Sulla base di quanto appena detto, sembrerebbe che la formazione della pubblica opinione sia molto sensibile alle dinamiche di tipo cognitivista: l’intera carriera politica Berlusconiana è stata costellata da affermazioni – come quella sopra citata – che sul piano squisitamente semantico conservano intatto il loro potere descrittivo. Anche a dispetto del fatto che in Italia i comunisti sono praticamente scomparsi ( certamente hanno terminato di costituire un pericolo) almeno dagli anni 70, quando Berlinguer escogitò la formula del “compromesso storico”. Se l’atteggiamento intellettuale di massa fosse più “connettivista”, l’affermazione “ho sconfitto il comunismo” sarebbe immediatamente stata confrontata con le informazioni relative alla non esistenza di un pericolo comunista per l’Italia e avrebbe subito rivelato la sua evidente infondatezza.

English ( I apologize for this . . .)

During the last years I frequently asked myself how statements like “I defeated comunism in Italy” had been considered “true” by the public opinion, in spite of their evident flimsiness. Lectures from Connectism Course are bringing to me some new considerations.
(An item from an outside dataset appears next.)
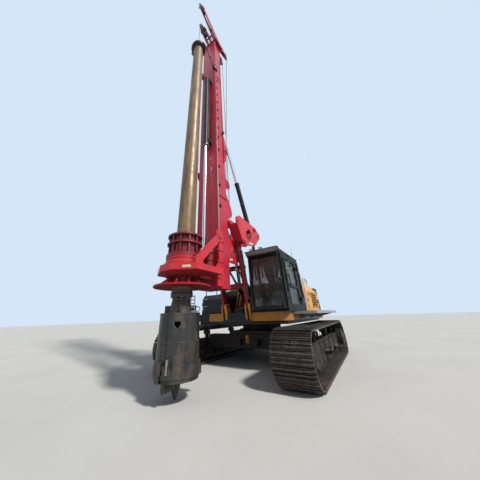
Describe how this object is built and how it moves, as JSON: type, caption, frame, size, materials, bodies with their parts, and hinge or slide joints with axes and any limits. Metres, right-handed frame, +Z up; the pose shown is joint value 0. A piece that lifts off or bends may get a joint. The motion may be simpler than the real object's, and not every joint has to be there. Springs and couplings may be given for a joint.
{
  "type": "rotary piling rig",
  "caption": "Crawler-mounted rotary drilling rig with a slewing upper, luffing linkage, tall mast, rotary drive, telescopic kelly bar and drilling bucket.",
  "frame": {"origin": "on the ground under the middle of the whole machine's box; the slewing axis is 0.425 m behind it", "axes": "+X forward towards the drilling tool, +Y to the machine's left, +Z up along the mast"},
  "size_m": [8.65, 4.6, 18.25],
  "materials": {
    "red_paint": "gloss red paint, worn",
    "yellow_paint": "semi-gloss yellow paint",
    "black_paint": "satin black paint, dusty",
    "track_steel": "worn track steel with dried soil",
    "grey_steel": "galvanised grating",
    "rod_chrome": "hard-chromed rod",
    "glass": "dark tinted glass",
    "seat": "black trim",
    "kelly_steel": "rusty brown bar steel",
    "bucket_steel": "dark worn tool steel",
    "rope_steel": "greased drum and sheave castings"
  },
  "bodies": {
    "undercarriage": {"car_body": "black_paint", "slew_ring": "black_paint", "track_frame_left": "black_paint", "track_frame_right": "black_paint", "track_left": "track_steel", "track_right": "track_steel", "track_wheels_left": "track_steel", "track_wheels_right": "track_steel"},
    "upper": {"deck": "yellow_paint", "engine_house": "yellow_paint", "engine": "black_paint", "counterweight": "black_paint", "side_tank": "black_paint", "walkway": "grey_steel", "exhaust": "black_paint", "cab_shell": "black_paint", "cab_glass": "glass", "cab_guard": "black_paint", "cab_seat": "seat"},
    "hood": {"engine_hood": "yellow_paint"},
    "door": {"cab_door": "black_paint", "door_glass": "glass"},
    "boom": {"boom": "red_paint"},
    "tie_links": {"tie_links": "red_paint"},
    "luff_barrels": {"luff_barrels": "black_paint"},
    "luff_rods": {"luff_rods": "rod_chrome"},
    "carrier": {"mast_carrier": "red_paint"},
    "mast_barrels": {"mast_barrels": "black_paint"},
    "mast_rods": {"mast_rod_left": "rod_chrome", "mast_rod_right": "rod_chrome"},
    "mast": {"mast_lower": "red_paint", "mast_middle": "red_paint", "mast_upper": "red_paint", "crowd_barrel": "black_paint", "winch_frame": "red_paint", "head_frame": "red_paint", "head_jib": "red_paint"},
    "winch_drum": {"winch_drum": "rope_steel"},
    "aux_drum": {"aux_drum": "rope_steel"},
    "head_sheave": {"head_sheave": "rope_steel"},
    "jib_sheave": {"jib_sheave": "rope_steel"},
    "tail_sheave_main": {"tail_sheave_main": "rope_steel"},
    "tail_sheave_aux": {"tail_sheave_aux": "rope_steel"},
    "carriage": {"carriage": "red_paint", "crowd_rod": "rod_chrome", "drive_housing": "red_paint", "drive_cage": "red_paint", "drive_motors": "black_paint"},
    "drive_sleeve": {"drive_sleeve": "red_paint"},
    "kelly_guide": {"kelly_guide": "red_paint"},
    "kelly_outer": {"kelly_outer": "kelly_steel"},
    "kelly_inner": {"kelly_inner": "kelly_steel", "bucket_shell": "bucket_steel"},
    "bucket_gate": {"bucket_gate": "bucket_steel"}
  },
  "joints": [
    {"name": "upper_slew", "type": "hinge", "parent": "undercarriage", "child": "upper", "pos_m": [-0.425, 0, 1.09], "axis": [0, 0, 1], "continuous": true},
    {"name": "hood_hinge", "type": "hinge", "parent": "upper", "child": "hood", "pos_m": [-3.199, 0, 2.494], "axis": [0, -1, 0], "range_deg": [0, 55]},
    {"name": "door_hinge", "type": "hinge", "parent": "upper", "child": "door", "pos_m": [-0.111, 1.684, 1.51], "axis": [0, 0, 1], "range_deg": [0, 160]},
    {"name": "boom_luff", "type": "hinge", "parent": "upper", "child": "boom", "pos_m": [1.275, 0, 1.6], "axis": [0, 1, 0], "range_deg": [-8, 15]},
    {"name": "carrier_level", "type": "hinge", "parent": "boom", "child": "carrier", "pos_m": [1.655, 0, 3.5], "axis": [0, 1, 0], "range_deg": [-15.1, 8.1]},
    {"name": "tie_swing", "type": "hinge", "parent": "upper", "child": "tie_links", "pos_m": [0.165, 0, 2.11], "axis": [0, 1, 0], "range_deg": [-8.1, 15.1]},
    {"name": "luff_swing", "type": "hinge", "parent": "upper", "child": "luff_barrels", "pos_m": [0.025, 0, 1.6], "axis": [0, 1, 0], "range_deg": [-3.8, 7.1]},
    {"name": "luff_extend", "type": "slide", "parent": "luff_barrels", "child": "luff_rods", "axis": [0.7659, 0, 0.6429], "range_m": [-0.11, 0.205]},
    {"name": "mast_tilt", "type": "hinge", "parent": "carrier", "child": "mast", "pos_m": [2.015, 0, 4.13], "axis": [0, -1, 0], "range_deg": [-5, 90]},
    {"name": "cylinder_swing", "type": "hinge", "parent": "carrier", "child": "mast_barrels", "pos_m": [0.805, 0, 4.19], "axis": [0, -1, 0], "range_deg": [-6.2, 110.7]},
    {"name": "cylinder_extend", "type": "slide", "parent": "mast_barrels", "child": "mast_rods", "axis": [0.3787, 0, 0.9255], "range_m": [-1.4115, 0.079]},
    {"name": "winch_spin", "type": "hinge", "parent": "mast", "child": "winch_drum", "pos_m": [1.805, 0, 3.18], "axis": [0, 1, 0], "continuous": true},
    {"name": "aux_winch_spin", "type": "hinge", "parent": "mast", "child": "aux_drum", "pos_m": [1.905, 0, 5.9], "axis": [0, 1, 0], "continuous": true},
    {"name": "head_sheave_spin", "type": "hinge", "parent": "mast", "child": "head_sheave", "pos_m": [3.345, 0, 17.08], "axis": [0, 1, 0], "continuous": true},
    {"name": "jib_sheave_spin", "type": "hinge", "parent": "mast", "child": "jib_sheave", "pos_m": [3.955, 0.4, 17.95], "axis": [0, 1, 0], "continuous": true},
    {"name": "tail_sheave_spin", "type": "hinge", "parent": "mast", "child": "tail_sheave_main", "pos_m": [1.655, 0, 16.8], "axis": [0, 1, 0], "continuous": true},
    {"name": "tail_aux_spin", "type": "hinge", "parent": "mast", "child": "tail_sheave_aux", "pos_m": [1.655, 0.4, 16.8], "axis": [0, 1, 0], "continuous": true},
    {"name": "crowd", "type": "slide", "parent": "mast", "child": "carriage", "axis": [0, 0, 1], "range_m": [0, 3.9]},
    {"name": "drive_spin", "type": "hinge", "parent": "carriage", "child": "drive_sleeve", "pos_m": [3.675, 0, 2.3], "axis": [0, 0, 1], "continuous": true},
    {"name": "kelly_lift", "type": "slide", "parent": "mast", "child": "kelly_guide", "axis": [0, 0, 1], "range_m": [-8.9, 0.1]},
    {"name": "kelly_spin", "type": "hinge", "parent": "kelly_guide", "child": "kelly_outer", "pos_m": [3.675, 0, 2], "axis": [0, 0, 1], "continuous": true},
    {"name": "kelly_extend", "type": "slide", "parent": "kelly_outer", "child": "kelly_inner", "axis": [0, 0, 1], "range_m": [-10.8, 0]},
    {"name": "gate_hinge", "type": "hinge", "parent": "kelly_inner", "child": "bucket_gate", "pos_m": [3.2, 0, 0.36], "axis": [0, 1, 0], "range_deg": [0, 70]}
  ],
  "couplings": [
    {"joint": "carrier_level", "follows": "boom_luff", "ratio": -1},
    {"joint": "tie_swing", "follows": "boom_luff", "ratio": 1},
    {"joint": "luff_swing", "follows": "boom_luff", "ratio": 0.467},
    {"joint": "luff_extend", "follows": "boom_luff", "m_per_rad": 0.775},
    {"joint": "cylinder_swing", "follows": "mast_tilt", "ratio": 1.2291},
    {"joint": "cylinder_extend", "follows": "mast_tilt", "m_per_rad": -0.89811},
    {"joint": "drive_spin", "follows": "kelly_spin", "ratio": 1}
  ]
}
According to cognitivism, we “know” something when we are able to describe it with words and language: according to that, “knowing” mean, anyway, making a corrispondence between the semantic structures and the thoughts of our minds.

According to connettivism, knowing lies in making networks: into this kind of networks, data are linked and organized in “patterns”. The process of pattern creating is “learning”. It’s possible to understand very well the validity of such a theory: if different individuals are provided with the same knowledge base, they will learn “different things” because they will grow different patterns.

So, probably, public opinion shapping is a “cognitivist process”: the whole Berlusconi’s political career is full of statements – like the above one – perfectly acceptable if strictly examined by the semantic point of view. In spite of the fact that “communism”, in italy, stopped to be considered a danger from the late ’70, when Enrico Berlinguer proposed the “compromesso storico” (historical compromess).
If the mind-set of the masses would be more “connetivist”, the statement ” I defeated communism” would be immediatly linked with data showing the absence of communism in Italy, and then it would be, with no doubt, be considered totally no-consistent.